Maritime chokepoints have become the exchanges through which geopolitical risk is transmitted into the global economy.

When Geography Becomes An Economic Institution

The world’s major maritime chokepoints – the Strait of Hormuz, Bab el-Mandeb, the Suez Canal, the Strait of Malacca and increasingly the Taiwan Strait – should no longer be viewed simply as narrow waterways connecting oceans.

They are strategic economic institutions that sustain the movement of energy, manufactured goods, agricultural commodities, semiconductors and intermediate inputs upon which the global economy depends.

When these arteries function normally, their significance is often overlooked.

Their value becomes apparent only when they are disrupted.

The tensions surrounding the Strait of Hormuz in 2026 provided a vivid reminder of this reality.

Even after military tensions subsided and shipping resumed, commercial confidence recovered far more slowly.

Shipping companies, insurers and commodity traders continued to factor geopolitical uncertainty into freight rates, insurance costs and operational decisions.

The episode demonstrated that markets respond not merely to actual conflict, but to the probability that disruption may occur.

Risk itself has become an economic variable.

The same logic applies to the Red Sea. Repeated attacks on commercial vessels forced many shipping lines to reroute around the Cape of Good Hope, extending voyages by thousands of nautical miles, increasing fuel consumption, reducing fleet availability and raising transportation costs across multiple industries.

A relatively narrow maritime corridor generated consequences that reached manufacturers in Asia, retailers in Europe and consumers around the world.

The Suez Canal reinforces the same lesson. The grounding of the Ever Given in 2021 demonstrated that a single incident could interrupt hundreds of billions of dollars in global trade within days.

No military confrontation was required. The episode simply exposed how heavily global commerce depends upon a handful of critical geographical corridors.

The Taiwan Strait illustrates that geography today is no longer about the movement of oil alone. It also underpins the movement of semiconductors, advanced electronics and the digital infrastructure upon which the modern economy increasingly depends.

Any sustained disruption would reverberate far beyond Northeast Asia, affecting industries ranging from artificial intelligence and automotive manufacturing to telecommunications and advanced defence technologies.

In every case, geography becomes economics.

From Efficiency to Resilience

For much of the post-Cold War period, efficiency defined globalisation. Companies optimised production around cost, speed and scale.

Inventories were minimised, production dispersed across multiple jurisdictions and redundancy was viewed as inefficiency.

Today, resilience increasingly defines geoeconomics.

Corporations now evaluate investment destinations using criteria once associated primarily with national security planners: political stability, maritime security, alliance networks, energy resilience, logistics redundancy and strategic access to reliable shipping routes.

Supply-chain resilience has become as important as production efficiency.
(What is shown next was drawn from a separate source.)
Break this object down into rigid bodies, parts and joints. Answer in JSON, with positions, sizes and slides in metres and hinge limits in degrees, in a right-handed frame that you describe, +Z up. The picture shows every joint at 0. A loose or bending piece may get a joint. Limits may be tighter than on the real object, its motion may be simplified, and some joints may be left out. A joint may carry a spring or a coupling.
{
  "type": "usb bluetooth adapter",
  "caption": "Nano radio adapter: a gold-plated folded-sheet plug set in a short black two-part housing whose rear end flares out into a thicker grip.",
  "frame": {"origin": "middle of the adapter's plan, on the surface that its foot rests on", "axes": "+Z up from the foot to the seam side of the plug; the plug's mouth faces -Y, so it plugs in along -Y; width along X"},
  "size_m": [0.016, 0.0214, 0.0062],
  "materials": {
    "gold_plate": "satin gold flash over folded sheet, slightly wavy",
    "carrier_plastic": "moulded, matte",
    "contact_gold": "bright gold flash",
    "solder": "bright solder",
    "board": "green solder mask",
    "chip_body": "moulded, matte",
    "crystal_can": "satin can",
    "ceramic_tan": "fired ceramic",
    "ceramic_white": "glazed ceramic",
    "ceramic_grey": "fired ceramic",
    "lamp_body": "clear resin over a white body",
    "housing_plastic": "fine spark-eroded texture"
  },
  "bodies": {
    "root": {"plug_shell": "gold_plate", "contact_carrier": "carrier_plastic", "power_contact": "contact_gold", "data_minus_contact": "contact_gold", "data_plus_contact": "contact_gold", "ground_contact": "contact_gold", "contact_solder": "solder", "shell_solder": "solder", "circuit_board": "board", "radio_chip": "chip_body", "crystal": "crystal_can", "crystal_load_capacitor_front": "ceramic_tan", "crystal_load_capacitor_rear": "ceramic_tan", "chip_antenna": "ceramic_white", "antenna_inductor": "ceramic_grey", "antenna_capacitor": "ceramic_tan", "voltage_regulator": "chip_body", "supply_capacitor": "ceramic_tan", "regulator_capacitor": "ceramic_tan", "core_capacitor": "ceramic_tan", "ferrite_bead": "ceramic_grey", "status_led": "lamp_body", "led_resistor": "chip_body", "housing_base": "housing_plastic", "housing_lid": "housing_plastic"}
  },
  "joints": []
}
The objective is no longer simply to produce at the lowest possible cost, but to ensure that production can continue during periods of geopolitical uncertainty.
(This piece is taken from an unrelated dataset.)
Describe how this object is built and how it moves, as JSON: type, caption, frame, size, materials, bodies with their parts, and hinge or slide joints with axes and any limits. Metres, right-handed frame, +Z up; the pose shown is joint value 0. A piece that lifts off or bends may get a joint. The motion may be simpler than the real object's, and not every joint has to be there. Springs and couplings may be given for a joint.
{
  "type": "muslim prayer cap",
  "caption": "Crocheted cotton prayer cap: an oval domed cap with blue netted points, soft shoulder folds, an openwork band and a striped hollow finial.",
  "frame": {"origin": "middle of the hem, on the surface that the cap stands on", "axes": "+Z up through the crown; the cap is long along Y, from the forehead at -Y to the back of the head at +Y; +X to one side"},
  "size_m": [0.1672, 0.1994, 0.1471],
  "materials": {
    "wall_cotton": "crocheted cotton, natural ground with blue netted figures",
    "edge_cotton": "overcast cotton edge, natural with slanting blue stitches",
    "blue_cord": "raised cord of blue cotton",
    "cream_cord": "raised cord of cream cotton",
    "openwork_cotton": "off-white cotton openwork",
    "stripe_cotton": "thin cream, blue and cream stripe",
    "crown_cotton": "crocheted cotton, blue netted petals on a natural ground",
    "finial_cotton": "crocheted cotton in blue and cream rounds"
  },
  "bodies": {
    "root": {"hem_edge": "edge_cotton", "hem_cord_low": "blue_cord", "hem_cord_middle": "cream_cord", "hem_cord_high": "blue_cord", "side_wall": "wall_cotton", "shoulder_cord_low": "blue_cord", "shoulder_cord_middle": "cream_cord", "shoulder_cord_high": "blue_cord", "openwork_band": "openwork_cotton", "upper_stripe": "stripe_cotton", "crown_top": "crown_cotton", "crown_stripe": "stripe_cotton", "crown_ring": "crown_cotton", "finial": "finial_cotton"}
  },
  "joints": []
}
This represents a profound transformation in how businesses assess comparative advantage. Geography has once again become a commercial asset rather than merely a physical characteristic.

For Malaysia, this shift presents both opportunity and responsibility. The country’s strategic location, established manufacturing ecosystem, sophisticated financial sector and longstanding commitment to an open trading system position it favourably as firms diversify supply chains and seek trusted partners within the Indo-Pacific.
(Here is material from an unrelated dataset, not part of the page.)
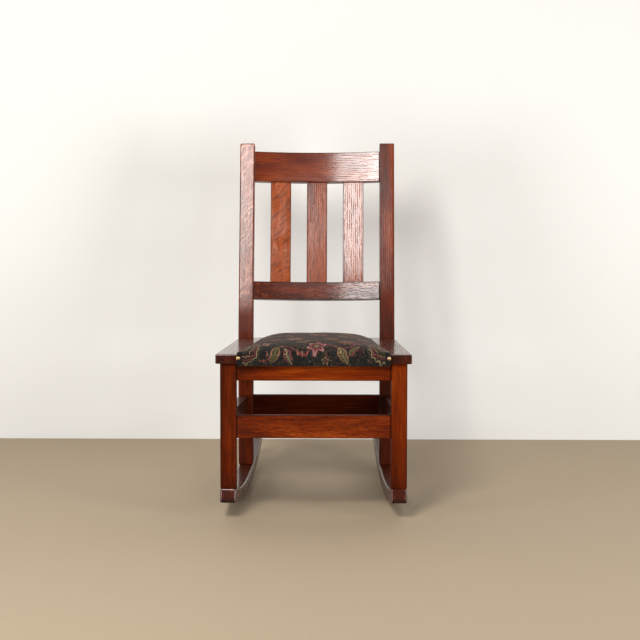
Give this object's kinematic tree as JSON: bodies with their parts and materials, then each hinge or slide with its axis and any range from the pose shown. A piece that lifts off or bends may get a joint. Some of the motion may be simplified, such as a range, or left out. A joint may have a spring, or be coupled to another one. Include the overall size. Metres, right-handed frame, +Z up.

Malaysia’s diplomatic tradition further reinforces this advantage.

By maintaining constructive relations with major powers while remaining firmly anchored within Asean, Malaysia has cultivated a reputation for strategic balance and policy predictability.

In an increasingly fragmented international environment, these qualities enhance investor confidence and strengthen the country’s role as a regional commercial hub.

Yet geography alone is never sufficient.

Strategic location must be complemented by efficient ports, world-class logistics, institutional credibility, regulatory certainty, digital infrastructure and sustained investment in human capital.

Geography creates opportunity; policy determines whether that opportunity is realised.

The broader lesson extends well beyond Malaysia.

The 21st century is witnessing the return of geography as a central organising principle of international economics.

Artificial intelligence, cloud computing, advanced manufacturing, renewable energy and digital commerce all depend upon physical infrastructure – ports, undersea cables, shipping lanes, logistics hubs and maritime chokepoints.

Even the digital economy ultimately rests upon tangible geographical foundations.

The countries that prosper in the decades ahead will not necessarily be those with the largest economies or the strongest militaries. They will be those that best understand how geography, economics and diplomacy reinforce one another.

History has not ended. Geography has returned – and with it, the enduring reality that control over the world’s arteries of commerce remains one of the oldest and most effective forms of strategic power.